» Exercise requirements: Quote every line from the top of the listing down to and including the line that contains "case's own frame.".

» Records for processing:
• • •
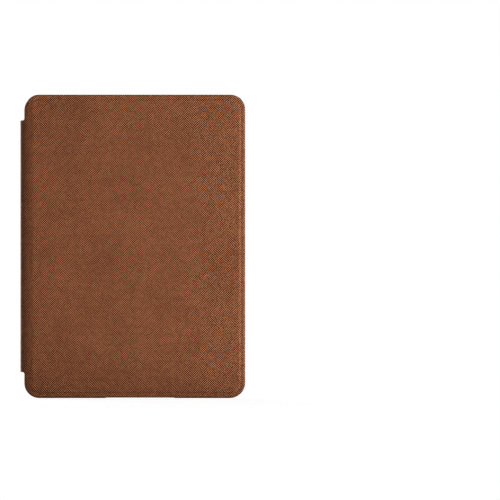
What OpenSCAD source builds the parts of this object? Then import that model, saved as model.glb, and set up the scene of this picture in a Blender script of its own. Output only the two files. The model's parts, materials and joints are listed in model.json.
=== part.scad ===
// Slim book-style case with a hard snap-on shell, and the electronic reader that it holds.
// The closed case stands on its bottom edge: X runs across the covers with the spine on -X,
// Y runs through the thickness with the front cover on -Y, and Z runs up the page.
// Names ending in _d are depths, counted forward from the leather on the back of the case.
// X values are counted from the middle of the shell, which centre_x puts in the case's own frame.

/* [Case] */
// Thickness of the closed case
case_t = 12.8; // [12.8:0.1:14]
// Width of the hard shell
shell_w = 128.8; // [128.8:0.1:129.4]
// Height of the hard shell
shell_h = 176.8; // [176.8:0.1:177.4]
// Corner radius of the shell seen from the front
shell_r = 8.8; // [8:0.1:10]
// Radius of the shell's rounded back edge
shell_edge_r = 3; // [2:0.1:3.2]
// Thickness of the shell's side walls
shell_side_wall = 1.9; // [1.4:0.1:1.9]
// Thickness of the shell's top and bottom walls
shell_end_wall = 1.3; // [1:0.1:1.3]
// Where the port cut-out starts, to the spine side of the middle
port_gap_left = 17; // [14:0.5:20]
// Where the port cut-out ends, to the other side of the middle
port_gap_right = 23; // [20:0.5:26]

/* [Leather] */
// Thickness of the leather skin on the cover and the spine
skin_t = 0.6; // [0.4:0.05:0.7]
// Thickness of the leather panel on the back, with its foam
panel_t = 0.9; // [0.8:0.05:1]
// How far the spine stands out from the middle of the shell
spine_reach = 66.8; // [66.6:0.1:67.2]
// How far the cover's free edge stands out from the middle of the shell
cover_reach = 64.6; // [64.4:0.1:65.2]
// Corner radius of the front cover
cover_r = 8.6; // [6:0.1:9]
// Gap under the cover when the case stands up
cover_lift = 0.3; // [0.2:0.1:0.6]

/* [Reader] */
// Width of the reader
reader_w = 124.8; // [124:0.1:124.8]
// Height of the reader
reader_h = 174; // [173.4:0.1:174]
// Thickness of the reader
reader_t = 8; // [7.9:0.1:8.1]
// Corner radius of the reader
reader_r = 7; // [6:0.5:8]
// Width of the screen's active area
screen_w = 103.6; // [96:0.1:106]
// Height of the screen's active area
screen_h = 138.2; // [130:0.1:140]
// Travel of the power button
button_travel = 0.35; // [0.2:0.05:0.35]

/* [Hidden] */

$fn = 64;
// Step used wherever a cut runs past the face that it opens
past = 1;

// Middle of the shell, measured from the middle of the closed case
centre_x = (spine_reach - cover_reach) / 2;

// Depths of the shell and of what lies on its floor
rim_back_d = 0.25;
shell_floor_d = 2.1;
lining_t = 0.3;
reader_back_d = shell_floor_d + lining_t;
reader_front_d = reader_back_d + reader_t;
lip_d = reader_front_d + 0.05;
lip_reach = 0.45;
shell_front_d = reader_front_d + 0.4;
shell_fit = 0.1;

// Inside of the shell
tray_x = shell_w / 2 - shell_side_wall;
tray_top = shell_h - shell_end_wall;

// Panel on the back: a rounded field, and a tongue that runs over the rim to the spine
panel_left = 60.3;
panel_right = 59.9;
panel_low = 5;
panel_high = 172.6;
panel_r = 6;
tongue_low = 18.2;
tongue_high = 159.4;
tongue_end = shell_w / 2;

// Front cover
cover_back_d = 11.1;
board_back_d = cover_back_d + lining_t;
skin_d = case_t - skin_t;
cover_left = 64.4;
cover_top = cover_lift + shell_h;
cover_tongue_low = 16.6;
cover_tongue_high = 160.4;
hinge_gap = 0.5;
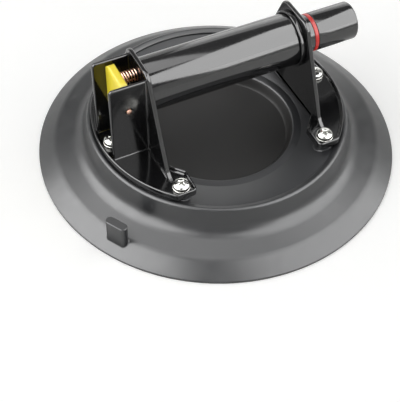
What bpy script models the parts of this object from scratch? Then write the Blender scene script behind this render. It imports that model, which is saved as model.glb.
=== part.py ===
"""Hand vacuum lifter whose handle is its own pump.

A rubber pad seals on the load. Two brackets, screwed to the bosses of the pad's backing plate, carry the
handle tube. The tube is a pump barrel: pushing the sprung plunger in its right end draws air out of the pad,
and a lever in the left bracket lets air back in. The origin is the pad's centre on its sealing plane, X runs
along the handle towards the plunger, and Z points up. Sizes are in metres.
"""

import math

import bmesh
import bpy
from mathutils import Matrix, Vector

GAP = 0.0003  # clearance where one piece seats or runs in another

# Rubber pad
PAD_RADIUS = 0.127
LIP_WIDTH = 0.006  # flat ring that seals on the load
LIP_EDGE = 0.0016
BEVEL_WIDTH = 0.012
BEVEL_RISE = 0.008
FLANK_RISE = 0.0038  # the flank climbs this much from the bevel's crease to the ring's foot
RING_RADIUS = 0.0904  # crest of the raised ring
RING_HEIGHT = 0.0303
RING_SPREAD = 0.0066  # how much wider the ring's foot is than its crest
FOOT_FILLET = 0.010  # soft blend of the ring's wall into the flank
BEAD = 0.0016
LAP = 0.0046  # the ring's lip over the plate's edge
CAVITY_HEIGHT = 0.0066
CAVITY_SLOPE = 0.0085
RIB_RADIUS = 0.090
RIB_WIDTH = 0.003
RIB_HEIGHT = 0.0016
RIB_DRAFT = 0.0006
TAB_AZIMUTH = 212.3  # degrees from +X
TAB_LENGTH = 0.014
TAB_WIDTH = 0.0052
TAB_INSET = 0.0092  # tab's centre from the pad's edge
TAB_TOP = 0.024
TAB_ROOT = 0.0043  # its foot, inside the rubber

# Backing plate
PLATE_THICKNESS = 0.0025
PLATE_EDGE_DROP = 0.0019  # plate's edge under the ring's crest
LAND_HEIGHT = 0.0182
LAND_RADIUS = 0.060
LAND_WIDTH = 0.005
DISH_DEPTH = 0.0072
DISH_SLOPE = 0.019  # width of the dish's curved wall
BOSS_RADIUS = 0.006
BOSS_DEPTH = 0.0125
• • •
» The output:
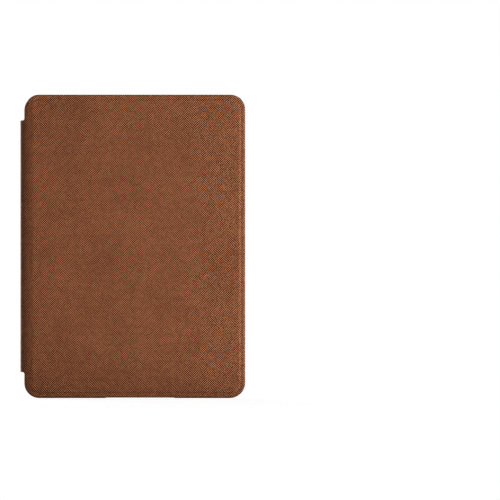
What OpenSCAD source builds the parts of this object? Then import that model, saved as model.glb, and set up the scene of this picture in a Blender script of its own. Output only the two files. The model's parts, materials and joints are listed in model.json.
=== part.scad ===
// Slim book-style case with a hard snap-on shell, and the electronic reader that it holds.
// The closed case stands on its bottom edge: X runs across the covers with the spine on -X,
// Y runs through the thickness with the front cover on -Y, and Z runs up the page.
// Names ending in _d are depths, counted forward from the leather on the back of the case.
// X values are counted from the middle of the shell, which centre_x puts in the case's own frame.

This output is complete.